Connecting to localhost:5050 on the VM host returns "Empty reply from
server".
The docker exec -i ... socat STDIO TCP:localhost:5050 pipe approach also
fails — it produces "Empty reply from server" because the stdio-based pipe
doesn't handle HTTP framing correctly.
A two-stage socat proxy using a UNIX socket as the bridge:
GPU VM WAA VM Host Docker Container
+--------+ +---------------+ +------------------+
| client | --TCP:5051-> | socat (host) | | evaluate_server |
| | | UNIX socket | -sock-> | :5050 |
+--------+ | nsenter+socat | +------------------+
+---------------+
# Find the PID of any process in the container's network namespace
CONTAINER_PID=$(docker inspect --format '{{.State.Pid}}' <container_name>)
# Bridge UNIX socket to container port 5050
nsenter -t $CONTAINER_PID -n socat \
UNIX-LISTEN:/tmp/waa-bridge.sock,fork \
TCP:localhost:5050nsenter -t <PID> -n enters the container's network namespace, so
TCP:localhost:5050 resolves to the container's loopback — directly reaching
evaluate_server.py without Docker's broken port mapping.
socat TCP-LISTEN:5051,fork,reuseaddr \
UNIX-CONNECT:/tmp/waa-bridge.sockThis makes port 5051 on the VM host forward through the UNIX socket to the container's port 5050.
curl http://172.173.66.131:5051/setupOr in Python:
config = WAALiveConfig(
server_url="http://172.173.66.131:5000",
evaluate_url="http://172.173.66.131:5051",
)Note: During the initial validation the evaluate port was configured as 5001 in some test scripts.
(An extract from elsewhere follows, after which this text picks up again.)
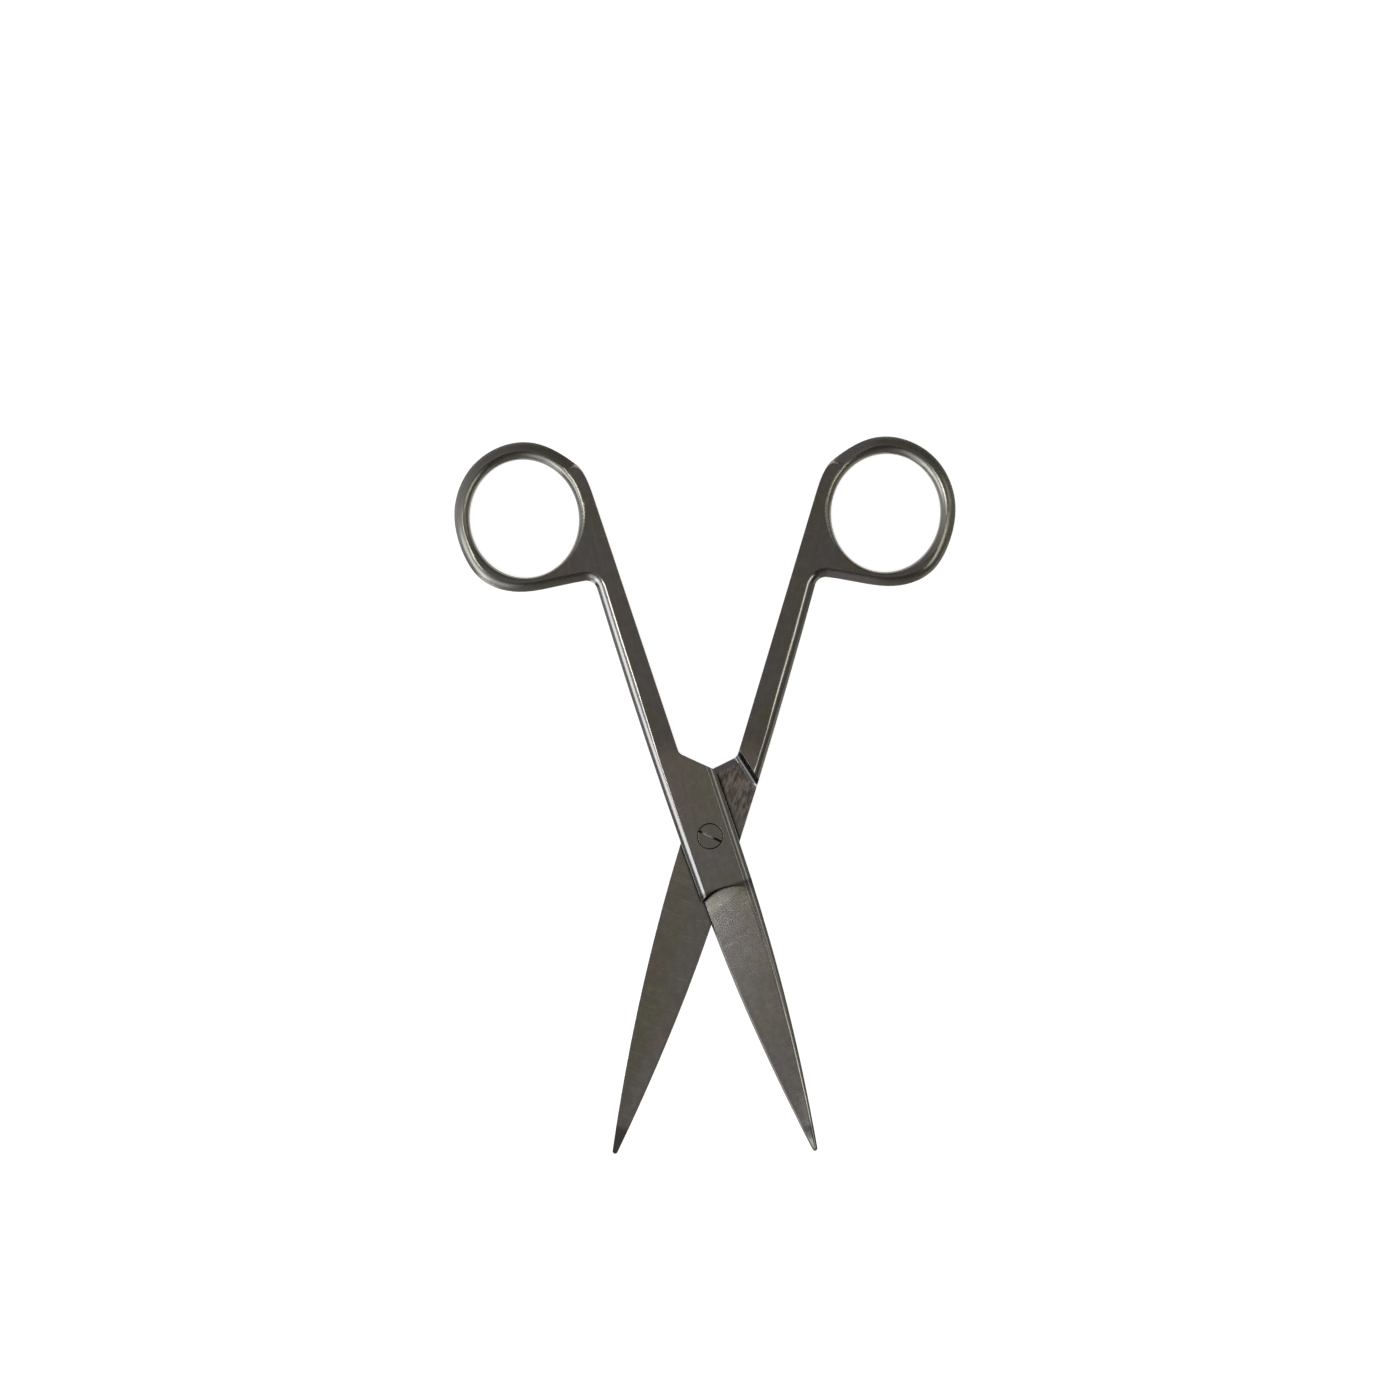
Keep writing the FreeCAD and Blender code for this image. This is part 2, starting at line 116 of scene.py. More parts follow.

The canonical mapping is 5051 (host) -> 5050 (container) via the socat bridge described above.
The socat processes and UNIX socket do not survive a container restart. After restarting the WAA Docker container:
- Remove stale socket:
rm -f /tmp/waa-bridge.sock - Re-run Stage 1 (nsenter + socat) with the new container PID
- Re-run Stage 2 (host socat listener)
If the WAA VM is behind a firewall/NSG (typical for Azure), SSH tunnels can forward ports to localhost on the GPU VM:
# From GPU VM (or local machine)
ssh -N -L 5000:localhost:5000 -L 5051:localhost:5051 azureuser@172.173.66.131Then use localhost URLs in the config:
config = WAALiveConfig(
server_url="http://localhost:5000",
evaluate_url="http://localhost:5051",
)Tip: When using SSH tunnels, the socat bridge is still required on the WAA VM host — SSH tunnels forward traffic to the host ports, not directly into the Docker container.
1. RLEnvironment.reset()
-> WAADesktopEnv.reset()
-> POST evaluate_url/setup (host :5051 -> container :5050)
-> evaluate_server.py initializes task
2. RLEnvironment.step(action)
-> WAALiveAdapter.execute(action)
-> POST server_url/execute_windows (host :5000 -> container :5000)
-> pyautogui executes action in Windows VM
3. RLEnvironment.observe()
-> WAALiveAdapter.screenshot()
-> POST server_url/screenshot (host :5000 -> container :5000)
-> returns PNG of current Windows screen
4. RLEnvironment.evaluate()
-> WAADesktopEnv.evaluate()
-> POST evaluate_url/evaluate (host :5051 -> container :5050)
-> evaluate_server.py checks task completion
-> returns reward signal
- Never
az vm restartfor SSH issues — it kills the QEMU Windows session, forcing a 35+ minute cold boot. Retry SSH instead. - Port 5050 vs 5051: evaluate_server.py listens on 5050 inside the
container. The socat bridge exposes it as 5051 on the host. The canonical
evaluate_urlport is 5051. - First WAA boot takes 35+ min (fresh Windows install). Subsequent resumes from deallocated state take ~1 min.